By 1957, the shine and hopes of newly independent India had started to fade. During the first Five-Year Plan (1951-1956), India’s gross domestic product (GDP) had grown by 3.5 per cent. With good rains and good crops, per capita income went up by 8 per cent. In the general elections, the Congress under the leadership of Jawaharlal Nehru returned to power with more seats and higher vote percentage. The Second Plan (1957-1961), drafted by statistician P C Mahalanobis, aimed for swift industrialisation. The cracks were, however, already becoming evident: By the Sixties, GDP growth would fall to 2.4 per cent, and the war with China would expose India’s economic and political vulnerability.
 
In a strange appraisal of the film, Mukul Kesavan writes (in “An Actor of Genius”, The Telegraph, July 26, 2012): “The attraction of the Vijay character to a movie-going public is, paradoxically, that he is an infantilised man who can’t make ends meet or feed himself, but who believes the world owes him a living. It is hard not to feel a twinge of sympathy for his brothers when they reproach their mother for feeding him off their hard-earned money.

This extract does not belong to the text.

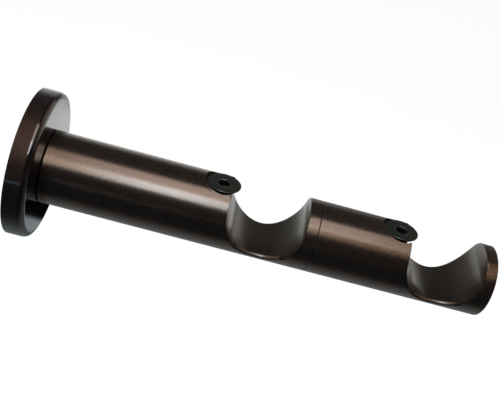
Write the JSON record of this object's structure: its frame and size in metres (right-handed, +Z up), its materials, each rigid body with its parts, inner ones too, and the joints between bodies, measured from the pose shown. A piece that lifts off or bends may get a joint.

It may not have been the most fraternal thing to have said but you can’t help wondering why this well-fed, not particularly young man is still living off furtive handouts from his mother.” There is no greater misreading of this film.
 
Neither is Vijay infantilised nor does he believe the world owes him anything. It is easy to say, why doesn’t he get a job? But, unfortunately, it is not easy to get a job then — or now. Almost at the beginning of the film, an editor of a magazine rejects his ghazals because they are not about traditional subjects such as flowers and birds, but about poverty and unemployment. Thrown out of his house by his brothers — who will have no hesitation in claiming royalties for his poems once he becomes famous — Vijay, desperate to keep his body and soul together, tries to earn a few paisa as a coolie at New Market.
 
In a brilliant cameo, Bengali actor Tulsi Chakraborty (who would perform his career-defining role in Satyajit Ray Parash Pathar next year) hires him to carry his load and pays him with a coin. Later, when Vijay tries to pay for food with the same coin, he finds he has been cheated — the coin is a counterfeit. Later, when Vijay gets a job as an editorial assistant with Ghosh’s (Rehman) publishing company, he is called to his employer’s home to serve drinks to guests. At one level, this is an expression of Ghosh’s jealous for his wife, Meena’s (Mala Sinha), college paramour. But can you think of the owner of a company asking his employees to perform such tasks at his home now? Ghosh rejects his ghazals nonchalantly because Vijay is not famous, but has no hesitation is publishing them later, when he realises the book can be a bestseller.
 
Sahir Ludhianvi, who wrote the lyrics for the film’s songs, would have known a thing or two about the value of poetry in the market. According some sources, the lyrics of Pyaasa’s songs became so popular that music director S D Burman refused to work with Ludhianvi in future projects. A proud man himself, Ludhianvi insisted on music directors setting his words to music than the other way round, as was and continues to be common in Bollywood. He also demanded that while playing his songs, All India Radio mentioned him, along with the singer and the music director. Unlike Vijay, Ludhianvi knew how to negotiate the cut-throat world of Hindi cinema; he was best friends with Yash Chopra, and wrote a ghazal on the latter’s wedding.
 
“Poetry may lie at the centre of the plot, but Pyaasa’s driving theme is money. Whether it’s a poet or a sex worker, the world seems intent upon making them sell themselves,” writes Trisha Gupta in her blog chhotahazari. The poet Vijay identifies not with the rich publishers, the worldly-wise friends and brothers who would betray him at the drop of a hat, but with the prostitute Gulabo (Waheeda Rehman) and telmalaashiwala Abdul Sattar (Johnny Walker). This underclass characters on the fringe are the ones who come to his aide: Sattar helps Vijay escape from the madhouse where he has been locked up; Gulabo pays for his food when he can’t, and gets his book of poems published, resurrecting him from obscurity. In this context, when a Christ-like Vijay challenges the world in “Ye duniya aagar mil bhi jaaye toh kya hai?” he is truly rejecting the world of commercial transactions.